Why must a needs assessment be grounded in systematic evidence rather than anecdotal impression before developing a new program?

Program developers, agency staff, and community members often have genuine but potentially incomplete or biased impressions of what a community needs, based on the specific cases and situations they happen to have encountered personally, which may not accurately represent the broader community's actual, most significant needs. HMSV-FPX8210 requires systematic needs assessment — using multiple data sources like community surveys, existing service utilization data, and structured stakeholder input — because building a new program around an inaccurate or incomplete understanding of community need risks investing significant resources into a program that doesn't actually address the community's most pressing, evidence-supported needs, a preventable and costly mistake that rigorous needs assessment is specifically designed to avoid.
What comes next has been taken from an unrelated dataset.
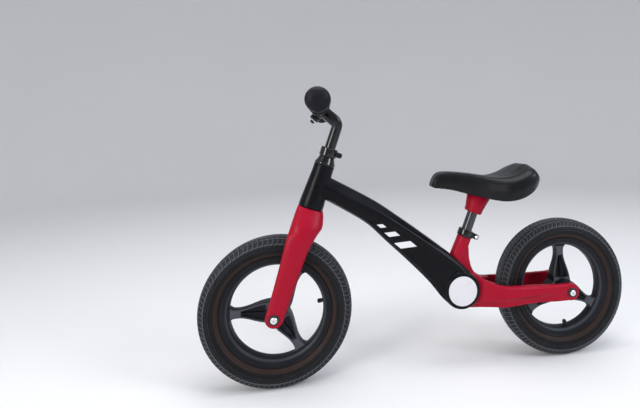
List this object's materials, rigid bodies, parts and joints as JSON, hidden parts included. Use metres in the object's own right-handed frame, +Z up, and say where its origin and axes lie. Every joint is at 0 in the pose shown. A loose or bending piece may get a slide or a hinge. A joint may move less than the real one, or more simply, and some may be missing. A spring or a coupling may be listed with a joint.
{
  "type": "balance bike",
  "caption": "Child's pedal-less balance bike: cast beam frame, turning fork, spoked wheels with air tyres, height-adjustable stem and dished saddle.",
  "frame": {"origin": "on the ground, midway between the wheel hubs, in the bike's middle plane", "axes": "+X forward, +Y to the rider's left, +Z up"},
  "size_m": [0.911, 0.41, 0.5713],
  "materials": {
    "black_casting": "satin black powder coat on cast alloy",
    "red_paint": "satin red powder coat on cast alloy",
    "pale_disc": "plain pale cover disc",
    "pale_print": "plain pale printed bars",
    "zinc_steel": "bright zinc",
    "bearing_steel": "ground steel",
    "black_steel": "black oxide steel",
    "black_gloss": "gloss black paint",
    "grip_rubber": "soft matt rubber",
    "tyre_rubber": "black rubber",
    "tube_rubber": "butyl rubber",
    "wheel_black": "satin moulded wheel",
    "black_plastic": "moulded plastic",
    "saddle_skin": "smooth satin foam skin"
  },
  "bodies": {
    "frame": {"front_frame": "black_casting", "rear_frame": "red_paint", "frame_bolt": "black_steel", "frame_nut": "black_steel", "boss_cap_left": "pale_disc", "boss_cap_right": "pale_disc", "beam_marks": "pale_print", "headset_bearing_lower": "bearing_steel", "headset_bearing_upper": "bearing_steel", "seat_clamp_collar": "black_gloss", "seat_clamp_bolt": "zinc_steel", "seat_clamp_nut": "black_steel", "rear_axle": "bearing_steel", "rear_axle_spacers": "black_steel", "rear_axle_washers": "black_steel", "rear_axle_bolts": "zinc_steel"},
    "steering": {"fork": "red_paint", "crown_race": "bearing_steel", "headset_cap": "black_gloss", "stem_clamp_collar": "black_gloss", "stem_clamp_bolt": "black_steel", "stem_clamp_nut": "black_steel", "front_axle": "bearing_steel", "front_axle_spacers": "black_steel", "front_axle_washers": "black_steel", "front_axle_bolts": "zinc_steel"},
    "handlebar_set": {"stem": "black_gloss", "stem_pinch_bolt": "black_steel", "stem_pinch_washer": "zinc_steel", "handlebar": "black_gloss", "grip_left": "grip_rubber", "grip_right": "grip_rubber"},
    "front_wheel_set": {"front_tyre": "tyre_rubber", "front_inner_tube": "tube_rubber", "front_wheel": "wheel_black", "front_wheel_bearings": "bearing_steel", "front_bearing_spacer": "black_steel", "front_valve_stem": "tube_rubber", "front_valve_cap": "black_plastic"},
    "rear_wheel_set": {"rear_tyre": "tyre_rubber", "rear_inner_tube": "tube_rubber", "rear_wheel": "wheel_black", "rear_wheel_bearings": "bearing_steel", "rear_bearing_spacer": "black_steel", "rear_valve_stem": "tube_rubber", "rear_valve_cap": "black_plastic"},
    "saddle_set": {"seat_post": "black_gloss", "seat_post_plug": "black_plastic", "saddle_bracket": "red_paint", "saddle_base": "black_plastic", "saddle_screws": "zinc_steel", "saddle_pad": "saddle_skin"}
  },
  "joints": [
    {"name": "steering_turn", "type": "hinge", "parent": "frame", "child": "steering", "pos_m": [0.307, 0, 0.1485], "axis": [-0.3256, 0, 0.9455], "continuous": true},
    {"name": "handlebar_height", "type": "slide", "parent": "steering", "child": "handlebar_set", "axis": [-0.3256, 0, 0.9455], "range_m": [-0.04, 0.03]},
    {"name": "front_wheel_spin", "type": "hinge", "parent": "steering", "child": "front_wheel_set", "pos_m": [0.307, 0, 0.1485], "axis": [0, 1, 0], "continuous": true},
    {"name": "rear_wheel_spin", "type": "hinge", "parent": "frame", "child": "rear_wheel_set", "pos_m": [-0.307, 0, 0.1485], "axis": [0, 1, 0], "continuous": true},
    {"name": "saddle_height", "type": "slide", "parent": "frame", "child": "saddle_set", "axis": [-0.3746, 0, 0.9272], "range_m": [-0.03, 0.05]}
  ]
}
Why is adapting an evidence-based program to local context important, rather than either implementing it unchanged or designing an entirely new program from scratch?

Implementing an evidence-based program completely unchanged risks ignoring genuine local contextual differences (infrastructure, culture, resource availability) that could undermine the program's effectiveness in the new setting, since the original evidence was generated in a different specific context that may not transfer perfectly. Designing an entirely new, untested program from scratch instead forfeits the genuine evidentiary support that comes from building on an already-validated approach, essentially starting from zero evidence of effectiveness. HMSV-FPX8210 teaches thoughtful adaptation as the middle path — preserving the core evidence-based mechanisms that made the original program effective while adjusting delivery details to fit local context — because this approach retains genuine evidentiary grounding while still accounting for real differences between the original program's context and the new implementation setting.